Please contact me personally to inquire about this piece.

Thursday, December 1, 2011

"Red and Green"

($40.00....mounted on a 1/8" depth clayboard panel)

"Red and green fuel the warm association of pleasant memories." Every year about this time, I have this urge to go buy a berry bush of some sort. Of course they promptly die when the Texas heat arrives, but they cause me to be in the Christmas spirit. You might want to try this experiment. Go anywhere where there are decorated Christmas trees, close your eyes, and then open them and see which color combination takes your breath away. It will most likely be red and green.

Direct complements deserve careful attention because they are so powerful. With red and green, it is important to pay attention to the percentage of each color used. Berry bushes are so eye catching because they have a hugh percentage of green sprinkled with bits of red. It is not as pleasing to have this reversed. And if the percentage is 50/ can be disturbing to view. It is fun to look through decorator magazines and pay attention to the percentages of the colors used and then try to duplicate those percentages in a piece of art.
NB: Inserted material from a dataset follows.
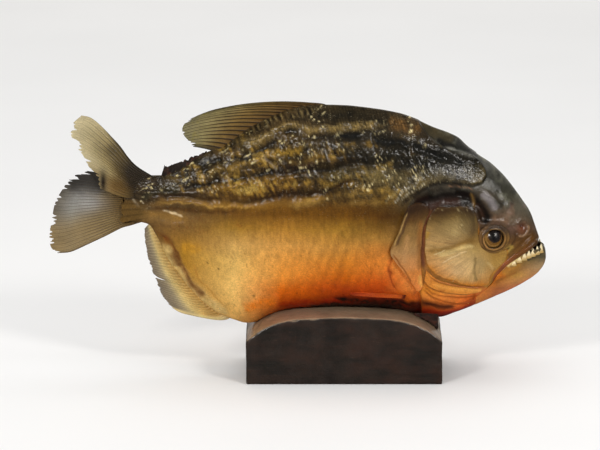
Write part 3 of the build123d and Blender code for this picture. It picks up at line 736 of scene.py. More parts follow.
def head_relief(x, z, side):
    """Height of the head's features."""
    seed = side_seed(side)
    wx, wz = wander(x, z, 0.5, 5, seed)
    height = 0.2 * fractal(x, z, 4, seed + 1) + 0.12 * noise(x, z, 2.1, seed + 4) - 0.5
    height = raise_strokes(height, wx, wz, head_folds)
    height = height - 2.1 * smooth(-1.0, 3.4, border_gap(wx, wz, temple_zone))
    height = height + 0.45 * spot(x, z, (78, 88), (8, 7))
    # nostril
    height = height - 0.9 * spot(x, z, (90.5, 79.5), 1.1) + 0.4 * spot(x, z, (90.5, 78.6), 3.2)
    # socket behind the eye and its lids
    reach = np.hypot(x - EYE[0], z - EYE[1])
    height = height - 2.6 * smooth(7.0, 5.6, reach)
    # under the cheek plate
    return height - 0.35 * smooth(-0.5, 0.8, border_gap(x, z, cheek_outline)) * smooth(7, 8, reach)


def head_colour(x, z, side):
    """Painted colours of the head."""
    seed = side_seed(side)
    wx, wz = wander(x, z, 0.8, 5, seed)
    crown, snout = smooth(84, 94, wz), smooth(98, 88, wz) * smooth(74, 80, wz)
    colour = lay(
        ramps(wx, wz, head_ground),
        ((36, 37, 34), crown * smooth(0.05, 0.5, fractal(x, z, 4.6, seed + 4)) * 0.75),
        ((120, 120, 108), crown * smooth(0.1, 0.5, fractal(x, z, 2.6, seed + 5)) * 0.55),
        ((112, 86, 78), snout * smooth(0.15, 0.5, fractal(x, z, 4.5, seed + 6)) * 0.5),
    )
    # painted shade: the temple recess is laid near black, and its streaks go over that
    temple = smooth(-1.2, 1.6, border_gap(wx, wz, temple_zone))
    colour = lay(colour, ((22, 13, 7), temple))
    colour = lay_strokes(colour, wx, wz, temple_streaks, temple)
    colour = lay_strokes(colour, wx, wz, head_streaks, 1 - temple, power=2.6)
    # nostril, painted dark as shade in its pit, then the groove between the plates
    under = smooth(-1.5, 0, border_gap(x, z, cheek_outline)) + smooth(-1.5, 0, border_gap(x, z, gill_outline))
    groove = stroke(x, z, ((43.5, 91), (40.5, 84), (39.7, 77.5), (39.6, 70.5), (39.6, 63.5), (40.2, 58)), 1.5)
    colour = lay(
        colour,
        ((40, 14, 8), spot(x, z, (90.5, 79.5), 1.0)),
        ((112, 62, 34), 0.7 * spot(x, z, (90.5, 78.4), 2.6)),
        ((168, 118, 48), np.clip(under, 0, 1) * smooth(84, 78, z)),
        ((116, 70, 44), groove),
    )
    return shade(colour, 0.2 * fractal(x, z, 3, seed + 3) + 0.1 * noise(x, z, 0.9, seed + 6))


def throat_colour(x, z, side):
    """Painted colours of the throat, in bands that rise towards the jaw."""
    seed = side_seed(side)
    wx, wz = wander(x, z, 0.8, 5, seed)
    rise = wz - 0.2 * np.maximum(wx - 46, 0) + 0.04 * np.maximum(wx - 62, 0) ** 1.5
    rise = rise + 4.5 * spot(wx, wz, (56, 37), (9, 5))
    colour = mix_along(rise, (31, (104, 16, 2)), (35.5, (150, 46, 8)), (39, (200, 102, 36)),
                       (43, (214, 136, 62)), (47, (208, 138, 52)), (50, (196, 124, 36)))
    colour = lay(colour, ((168, 98, 50), smooth(62, 72, wx) * 0.7))
    for points, width, _ in throat_folds:
        colour = lay(colour, ((142, 74, 16), 0.75 * stroke(wx, wz, points, width)))
    rear = stroke(wx, wz, ((38, 57.5), (38.6, 53), (40.5, 48)), 0.8)
    # painted shadow along the throat's lower edge, where it meets the block
    bottom = stroke(wx, wz, ((36, 40), (42, 39.4), (50, 37.6), (57, 37)), 2.4, 1.2)
    colour = lay(colour, ((222, 160, 84), 0.7 * rear), ((38, 8, 2), 0.85 * bottom))
    return shade(colour, 0.14 * fractal(x, z, 5, seed + 3) + 0.08 * noise(x, z, 1.2, seed + 6))


# ------------------------------------------------------------ body and head
BODY_ROWS, BODY_COLUMNS = 400, 148    # along the fish, and up each flank
SNOUT_X = 99.75                  # the jaws go on from here
# block's arch: a shallow middle and rounder shoulders
crown_radius, shoulder_x, arch_end = 300.0, 25.0, 22.4


def arch_height(x):
    """Top of the block over a place along it."""
    x = np.abs(x)
    slope = math.asin(shoulder_x / crown_radius)
    start = block_high[2] - crown_radius * (1 - math.cos(slope))
    run, drop = block_high[0] - shoulder_x, start - arch_end
    radius = (run**2 + drop**2) / 2 / (drop * math.cos(slope) - run * math.sin(slope))
    centre = (shoulder_x - radius * math.sin(slope), start - radius * math.cos(slope))
    middle = block_high[2] - crown_radius + np.sqrt(crown_radius**2 - np.minimum(x, shoulder_x) ** 2)
    outer = centre[1] + np.sqrt(np.maximum(radius**2 - (x - centre[0]) ** 2, 0))
    return np.where(x < shoulder_x, middle, outer)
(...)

Another thing I am trying to do in this piece is continue to practice with a Speedball C-4 nib. Yves Leterme thinks it is prudent to become proficient with this nib so I have been picking it up more frequently, but it is way out of my comfort zone. But to quote myself..."The learning curve is easier after realizing that all things are difficult before they are easy." My goal for next year is to include more expressive and gestural writing. (We'll see how that works out.) But for December, I would like to "kick it up a notch" with the pointed pen. It may be procrastination on my part, but what would Christmas be without all of that flourishing! Just something to think about.